List Price: $1,595,000
Sold Price: $1,482,500
The Property: Usually, when you read about squatters taking over vacant, foreclosed homes, they’re in boarded-up houses like this one in Rogers Park or the 20 or so in Englewood that the Anti-Eviction Campaign has moved homeless people into.

But one Chicago squatter found a pretty sweet place to occupy: a newly built five-bedroom, five-bath home in Wicker Park that had an in-home theater, a sauna, and a rooftop deck with views of the downtown skyline. The builder lost the property in foreclosure in 2011. It wasn’t until 2013 that the foreclosing lender, MB Financial, managed to get the squatter out, via a court order.

According to Melanie Giglio, one of two Sergio & Banks agents who sold the home for MB Financial, the woman appeared to have no lease and pay no rent for at least two years. The other agent, Melissa Govedarica, said the woman might at some point have had a lease with the builder. In any case, the bank didn’t know there was a tenant when it gave the two agents the listing on the house in 2012, Giglio says.

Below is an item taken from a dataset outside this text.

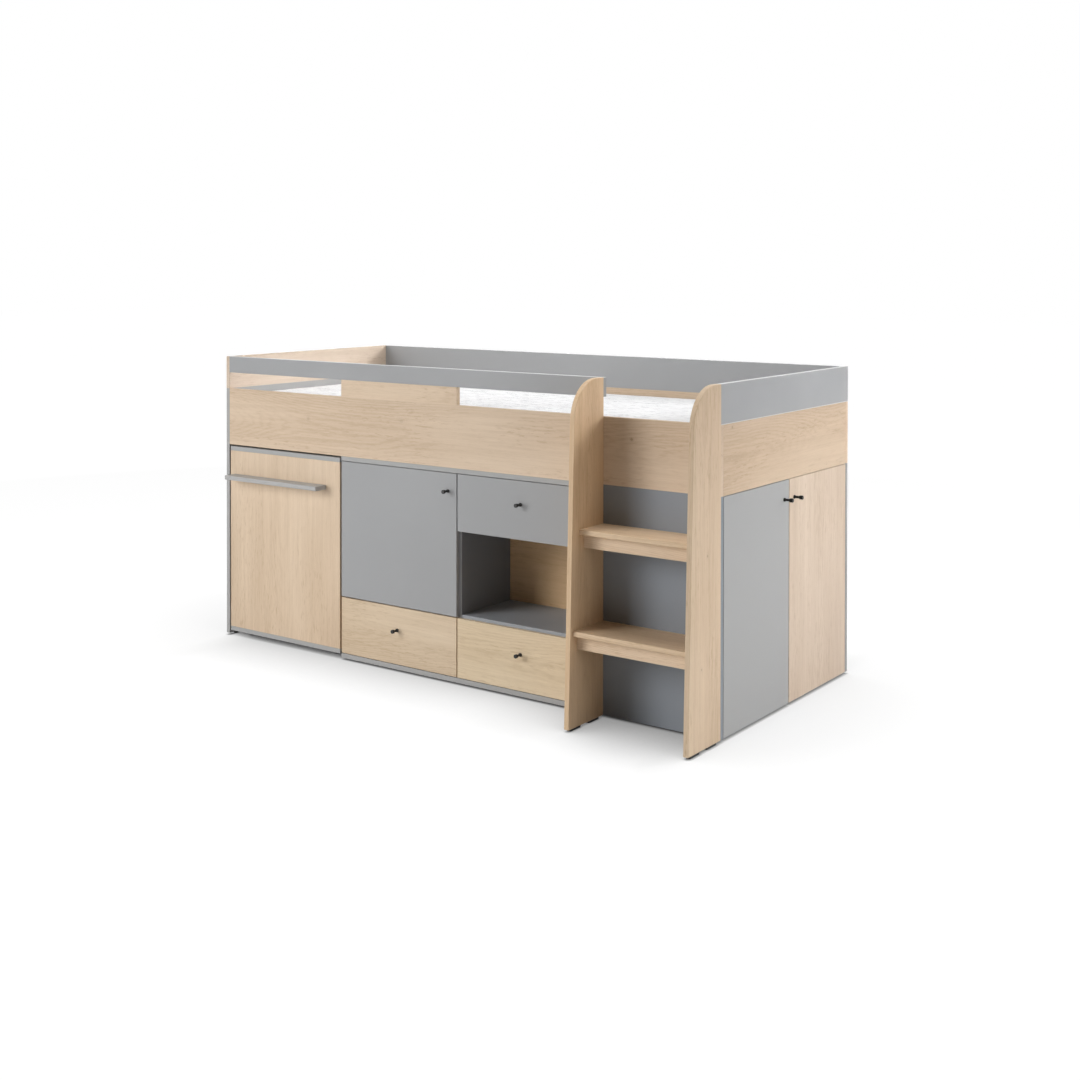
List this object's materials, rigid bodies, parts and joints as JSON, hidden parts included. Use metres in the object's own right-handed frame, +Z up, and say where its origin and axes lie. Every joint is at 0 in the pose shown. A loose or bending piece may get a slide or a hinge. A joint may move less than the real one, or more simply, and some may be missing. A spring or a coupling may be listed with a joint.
{
  "type": "cabin bed",
  "caption": "Raised single bed in grey and oak-look boards over a pull-out desk, a small chest with an open niche and an end wardrobe, with a fixed ladder and a mattress.",
  "frame": {"origin": "middle of the footprint's bounding box, on the floor", "axes": "+X along the bed towards the ladder and the wardrobe's end doors, +Y from the front faces towards the wall side, +Z up"},
  "size_m": [2.072, 1.14, 1.05],
  "materials": {
    "grey_laminate": "light grey melamine-faced chipboard, satin",
    "oak_laminate": "pale oak-look melamine-faced chipboard, satin",
    "oak_board": "thin oak-look hardboard, satin",
    "pine": "sanded softwood",
    "mattress_cover": "white melange knit ticking",
    "black_plastic": "matt moulded plastic",
    "black_rubber": "matt rubber tyre",
    "black_metal": "matt black coated metal",
    "zinc_steel": "bright zinc-plated steel",
    "drawer_white": "white-faced board"
  },
  "bodies": {
    "frame": {"left_side_panel": "grey_laminate", "left_end_board": "oak_laminate", "right_end_rail": "oak_laminate", "right_end_guard": "grey_laminate", "front_rail": "oak_laminate", "guard_spacer": "oak_laminate", "front_guard": "grey_laminate", "back_rail": "oak_laminate", "back_guard": "grey_laminate", "slat_ledgers": "pine", "slats": "pine", "mattress": "mattress_cover", "ladder_stile_left": "oak_laminate", "ladder_stile_right": "oak_laminate", "ladder_treads": "oak_laminate", "ladder_aprons": "oak_laminate", "floor_gliders": "black_plastic", "chest_top": "grey_laminate", "chest_bottom": "grey_laminate", "chest_side": "grey_laminate", "chest_divider": "grey_laminate", "wardrobe_side": "grey_laminate", "chest_fixed_shelves": "grey_laminate", "chest_back": "oak_board", "loose_shelves": "grey_laminate", "shelf_pins": "zinc_steel", "drawer_rails": "zinc_steel", "wardrobe_front_panel": "grey_laminate", "wardrobe_partition": "grey_laminate", "wardrobe_top": "grey_laminate", "wardrobe_floor": "grey_laminate", "wardrobe_back_panel": "grey_laminate", "hinge_arms": "zinc_steel", "desk_guides": "black_plastic"},
    "desk": {"desk_top": "grey_laminate", "desk_front_panel": "oak_laminate", "desk_base": "grey_laminate", "desk_back_panel": "oak_laminate", "desk_side_panel": "oak_laminate", "desk_handle": "grey_laminate", "castor_brackets": "zinc_steel"},
    "front_castors": {"front_castor_wheels": "black_rubber"},
    "rear_castors": {"rear_castor_wheels": "black_rubber"},
    "cupboard_door": {"cupboard_door": "grey_laminate", "cupboard_knob": "black_metal", "cupboard_hinge_cups": "zinc_steel"},
    "upper_drawer": {"upper_drawer_front": "grey_laminate", "upper_drawer_box": "drawer_white", "upper_drawer_knob": "black_metal"},
    "lower_left_drawer": {"lower_left_drawer_front": "oak_laminate", "lower_left_drawer_box": "drawer_white", "lower_left_drawer_knob": "black_metal"},
    "lower_right_drawer": {"lower_right_drawer_front": "oak_laminate", "lower_right_drawer_box": "drawer_white", "lower_right_drawer_knob": "black_metal"},
    "front_end_door": {"front_end_door": "grey_laminate", "front_end_door_fittings": "zinc_steel"},
    "rear_end_door": {"rear_end_door": "oak_laminate", "rear_end_door_fittings": "zinc_steel"}
  },
  "joints": [
    {"name": "desk_slide", "type": "slide", "parent": "frame", "child": "desk", "axis": [0, -1, 0], "range_m": [0, 0.65]},
    {"name": "front_castor_spin", "type": "hinge", "parent": "desk", "child": "front_castors", "pos_m": [-0.7415, -0.312, 0.018], "axis": [1, 0, 0], "continuous": true},
    {"name": "rear_castor_spin", "type": "hinge", "parent": "desk", "child": "rear_castors", "pos_m": [-0.7415, 0.428, 0.018], "axis": [1, 0, 0], "continuous": true},
    {"name": "cupboard_door_hinge", "type": "hinge", "parent": "frame", "child": "cupboard_door", "pos_m": [-0.461, -0.372, 0.464], "axis": [0, 0, -1], "range_deg": [0, 90]},
    {"name": "upper_drawer_slide", "type": "slide", "parent": "frame", "child": "upper_drawer", "axis": [0, -1, 0], "range_m": [0, 0.2]},
    {"name": "lower_left_drawer_slide", "type": "slide", "parent": "frame", "child": "lower_left_drawer", "axis": [0, -1, 0], "range_m": [0, 0.2]},
    {"name": "lower_right_drawer_slide", "type": "slide", "parent": "frame", "child": "lower_right_drawer", "axis": [0, -1, 0], "range_m": [0, 0.2]},
    {"name": "front_end_door_hinge", "type": "hinge", "parent": "frame", "child": "front_end_door", "pos_m": [1.006, -0.353, 0.363], "axis": [0, 0, -1], "range_deg": [0, 100]},
    {"name": "rear_end_door_hinge", "type": "hinge", "parent": "frame", "child": "rear_end_door", "pos_m": [1.006, 0.551, 0.363], "axis": [0, 0, 1], "range_deg": [0, 100]}
  ]
}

“But she was living there; she had keys and she decorated [outside] at Halloween and Christmas,” Giglio says. “The neighbors knew her, but they didn’t know she was a squatter.”

Selling foreclosures, agents frequently run into squatters—whether they are formerly legal tenants who now are just hanging on as long as they can, or are illegal occupants of a property. “But I hadn’t seen any at this price point,” Giglio says. “This was a high-end squatter.”

Planning to sell the house after spending two years foreclosing the builder, the bank then spent more than another year evicting the occupant. Eventually a court issued an eviction order, with a definite date for the woman to vacate the property, but she didn’t comply. Ultimately, police were called in to move all her belongings out to the street. The builder had completed the home but hadn’t maintained it, Govedarica says, and the squatter “beat it up,” Giglio adds. The bank spent about $100,000 on repainting, floor refinishing, and other touchups before putting it on the market in September.

New buyers put it under contract in October, and the sale closed December 12. Giglio, who also represented the buyers, said they were aware that there had been an unwanted tenant but weren’t concerned. “They didn’t see the house until it was cleaned up and restored,” she says.

Price Points: The builder paid $500,000 for the site in 2007, according to the Cook County Recorder of Deeds; a year later he was offering the not-yet-complete house for $1,899,900. He took it off the market in late 2008—possibly because he had rented it out, although the recent agents said there was no documentation of that.

The bank started foreclosure in May 2009 and got possession of the house in February 2011. In September of this year, after the tenant was removed and the house cleaned up, Giglio and Govedarica put it on the market with an asking price of $1.799 million. That came down to $1.699 and then to $1.595 before it sold.